Wie sieht die weitere Entwicklung aus?
Eine große Rolle wird in Zukunft der technologische Fortschritt spielen. Dabei ist es von entscheidender Bedeutung, wie der weitere Fahrplan nach der Stufe 2 ab dem 1. Januar 2021 aussehen wird. Wahrscheinlich ist mit einem weiteren Anheben der Grenzwerte zur Steigerung der Energieeffizienz in den folgenden Jahren zu rechnen, sodass die Hersteller auch weiterhin den technologischen Fortschritt einzelner Komponenten bzw. ganzer Systeme vorantreiben werden.
Eine Möglichkeit bietet hier vor allem die Weiterentwicklung neuer, noch leistungsfähigerer Kältemittel. Ebenso besteht bei Wärmetauschern noch hohes Innovationspotenzial. „Grundsätzlich sollte darauf hingewiesen werden, dass kürzere Entwicklungszyklen und eine steigende technische Ausstattung auch das Preisniveau ansteigen lassen. Dies wird allerdings durch den geringeren Energieverbrauch relativiert und kann sich weit unterhalb der Lebenszeit der Geräte amortisieren“, so Lechte.
Fazit
Mit Inkrafttreten der Ökodesign-Richtlinie für Kaltwassererzeuger zum 1. Januar 2018 beschleunigt die EU den Prozess zur effizienteren Gestaltung energieverbrauchsrelevanter Produkte. Die Staffelung der Grenzwerte in den einzelnen Produktgruppen (LOTs) nach Anwendungsfall und Leistung macht differenziertes und detailgenaues Arbeiten für alle Marktteilnehmer erforderlich. Einige Produkte werden vom Markt verschwinden, andere werden effizienter werden.

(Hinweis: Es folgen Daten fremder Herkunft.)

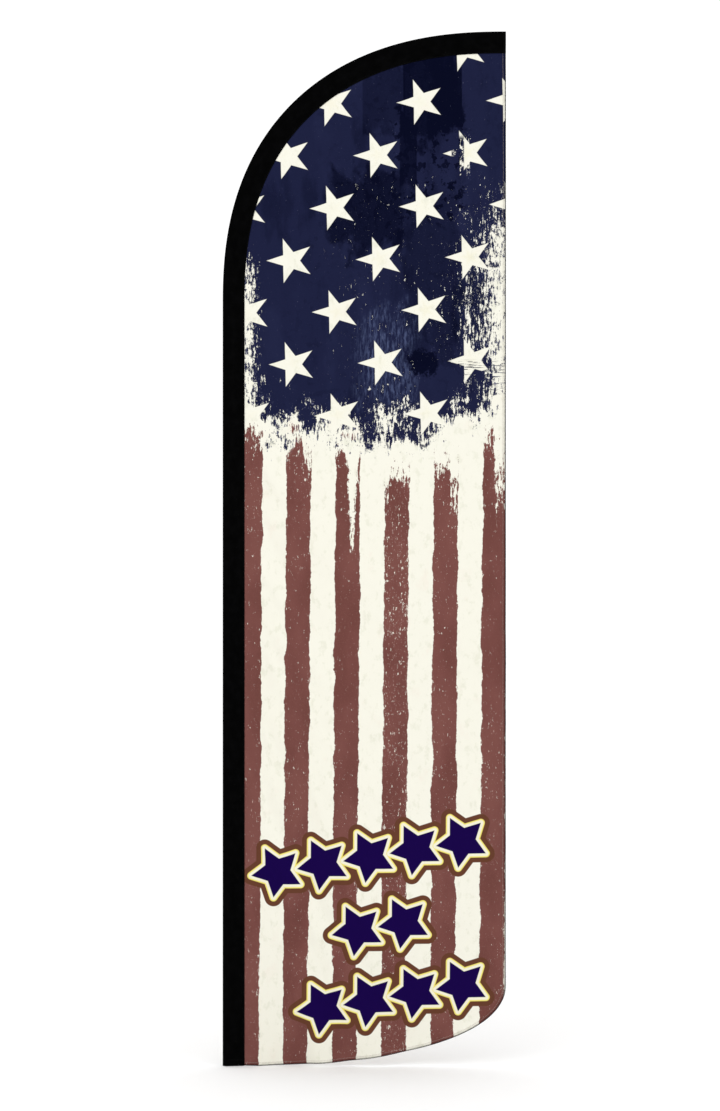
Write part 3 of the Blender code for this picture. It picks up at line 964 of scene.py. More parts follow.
class PoleEdge:
    """The flag's outer edge along the pole: straight up from the mouth, then over the arc."""

    STEPS = 4000

    def __init__(self) -> None:
        """Tabulates the edge and its inward normals by distance from the mouth."""
        right, up, slope_x, slope_z = superellipse_quarter(ARC_EXPONENT, self.STEPS)
        x = HOIST_X + FLAG_WIDTH * right
        z = SPRING_Z + ARC_HEIGHT * up
        run = SPRING_Z + np.concatenate([[0.0], np.cumsum(np.hypot(np.diff(x), np.diff(z)))])
        nx = slope_x / FLAG_WIDTH
        nz = -slope_z / ARC_HEIGHT
        size = np.hypot(nx, nz)
        self.x = np.concatenate([[HOIST_X], x])
        self.z = np.concatenate([[0.0], z])
        self.run = np.concatenate([[0.0], run])
        self.nx = np.concatenate([[1.0], nx / size])
        self.nz = np.concatenate([[0.0], nz / size])
        self.length = float(run[-1])

    def inset(self, run: np.ndarray | float, depth: np.ndarray | float) -> tuple[np.ndarray, np.ndarray]:
        """The points this deep inside the edge, as x and z."""
        nx = np.interp(run, self.run, self.nx)
        nz = np.interp(run, self.run, self.nz)
        x = np.interp(run, self.run, self.x) + nx * depth
        z = np.interp(run, self.run, self.z) + nz * depth
        return x, z


EDGE = PoleEdge()


def taper(run: np.ndarray | float) -> np.ndarray | float:
    """The radius of the sleeve's round part: wide round the tubes, narrow round the rods."""
    wide, narrow, start, length = 0.0124, 0.0079, 2.0098, 0.4
    share = np.clip((run - start) / length, 0.0, 1.0)
    return wide + (narrow - wide) * share * share * (3 - 2 * share)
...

Doch wer sich gut vorbereitet und auf einen verlässlichen Marktpartner zurückgreifen kann, wird diese Herausforderung meistern. Neben den ambitionierten Anforderungen der Ökodesign-Richtlinie kämpfen die Hersteller zusätzlich mit dem Phasedown der F-Gase-Verordnung. Hier werden langfristigen Lösungen mit alternativen Kältemittel angestrebt – eine spannende Zeit für die gesamte Branche.